Democrats, with the urging of unions, pushed to give airlines financial support in hopes of supporting an industry that employs close to 750,000. Providing federal grants to protect workers was a particularly politically thorny issue. Lawmakers were criticized for granting airlines similar relief after the September 11 attacks, only to leave some workers holding the bag.
Some of the airlines that took that government funds in the wake of the attacks nearly 20 years ago, including United Airlines, ultimately filed for bankruptcy. As part of United Airlines bankruptcy, it terminated four pension plans, which were then underfunded by more than $10 billion.

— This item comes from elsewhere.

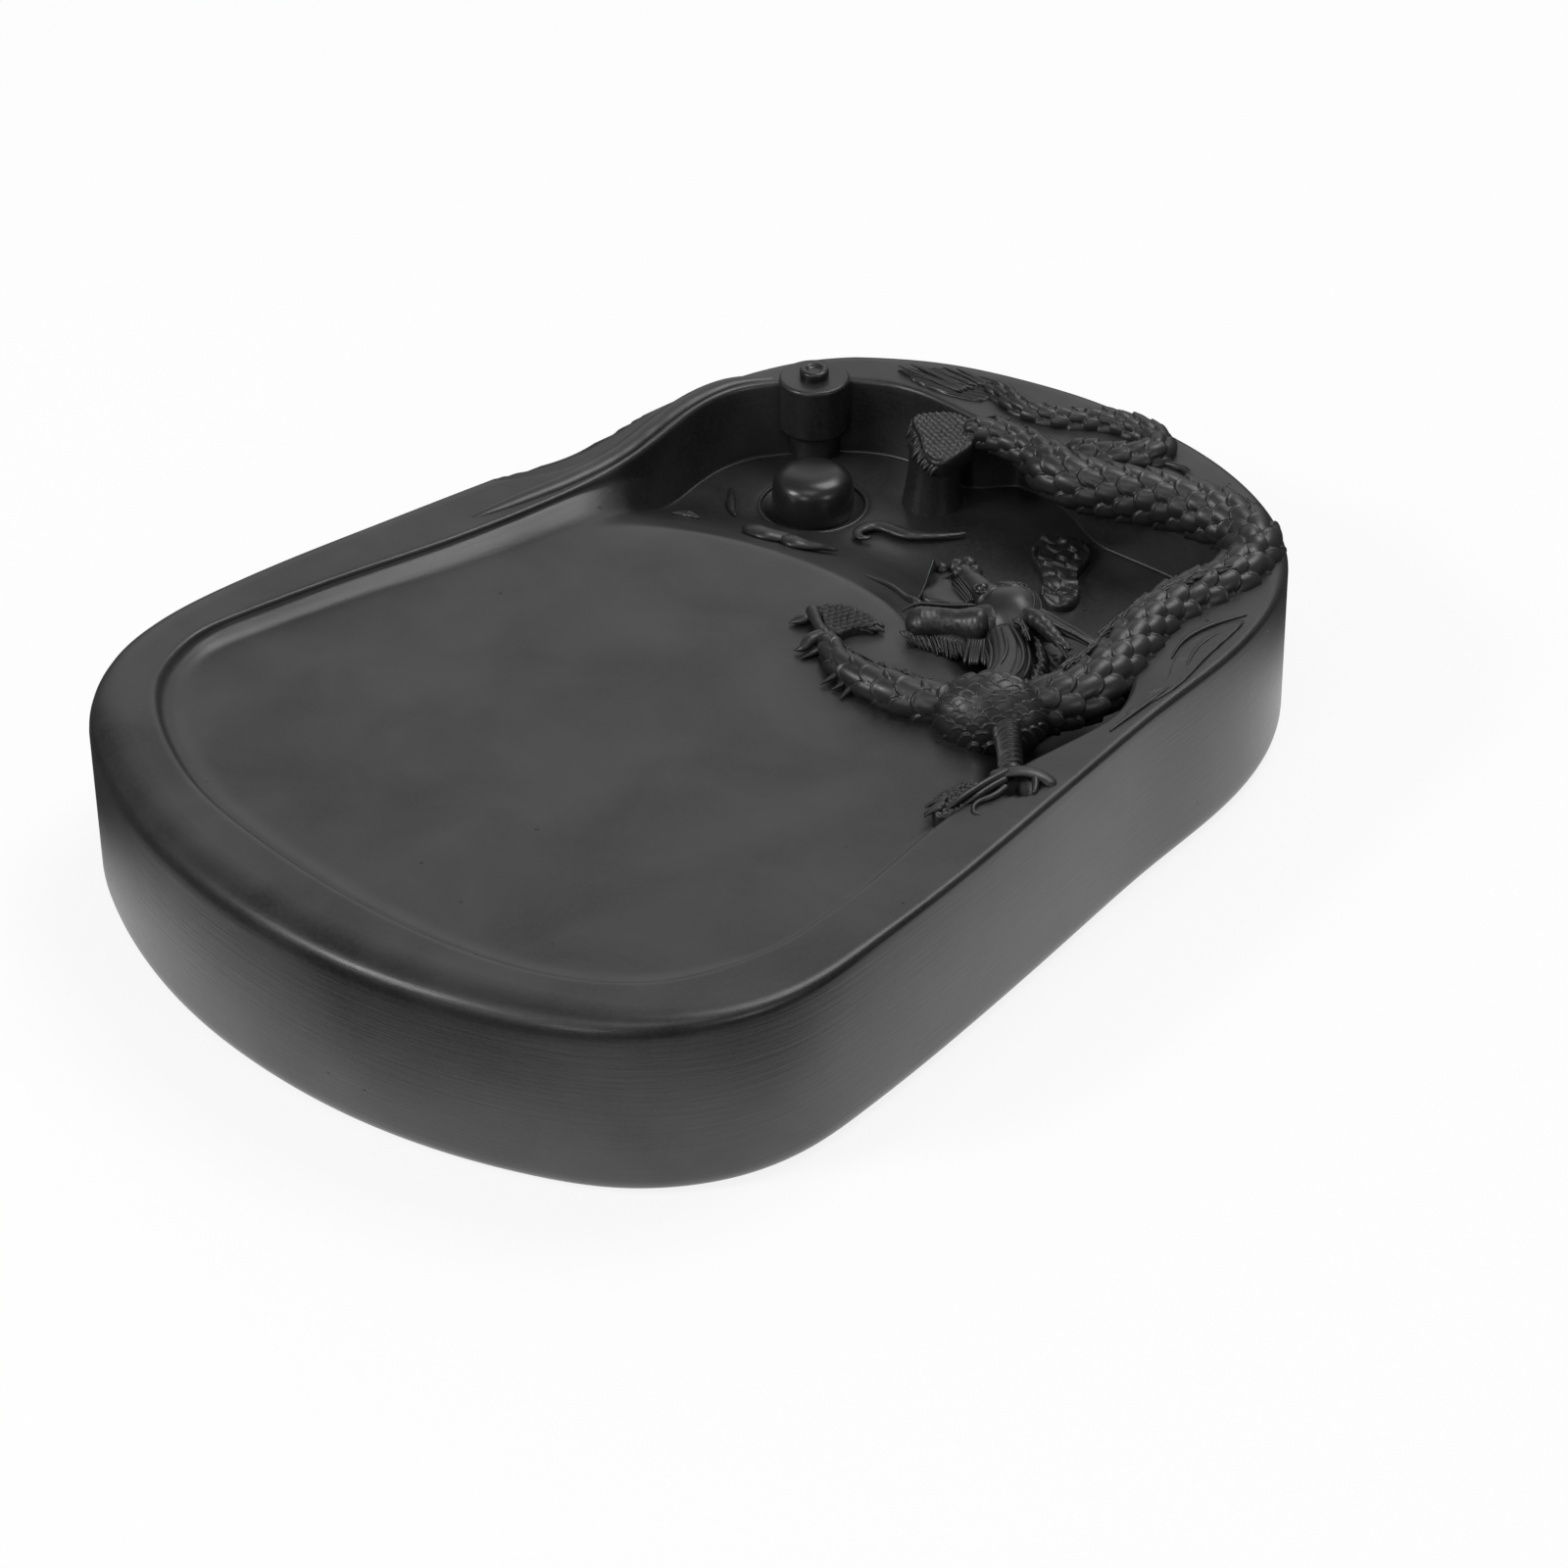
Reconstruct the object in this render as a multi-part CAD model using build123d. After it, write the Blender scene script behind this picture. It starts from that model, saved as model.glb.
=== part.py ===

Meantime, in the past five years, the country’s largest U.S. carriers — Delta, American, Southwest and United — have collectively spent roughly $39 billion buying back their stock, according to a tally from S&P Dow Jones Indices.
“The financial outlook is dire for the airline industry, which is why Congress supported U.S. commercial aviation in recent relief packages,” the lawmakers wrote Tuesday.
“However, our intent has always been to protect airline workers (as the title of this section of the CARES Act makes clear), not corporate salaries or shareholders. The need for protections like these has been made clear over the past several years as the commercial aviation industry spent record profits on stock buybacks, which overwhelmingly benefit institutional investors and individuals with stock options.”
Meantime, the lawmakers also took aim at Mnuchin for not helping 350 workers at Miami Air, a charter air company that filed for bankruptcy in March and later announced plans to liquidate.
“Company executives were directly in touch with the Treasury to secure payroll assistance, to no avail,” they wrote.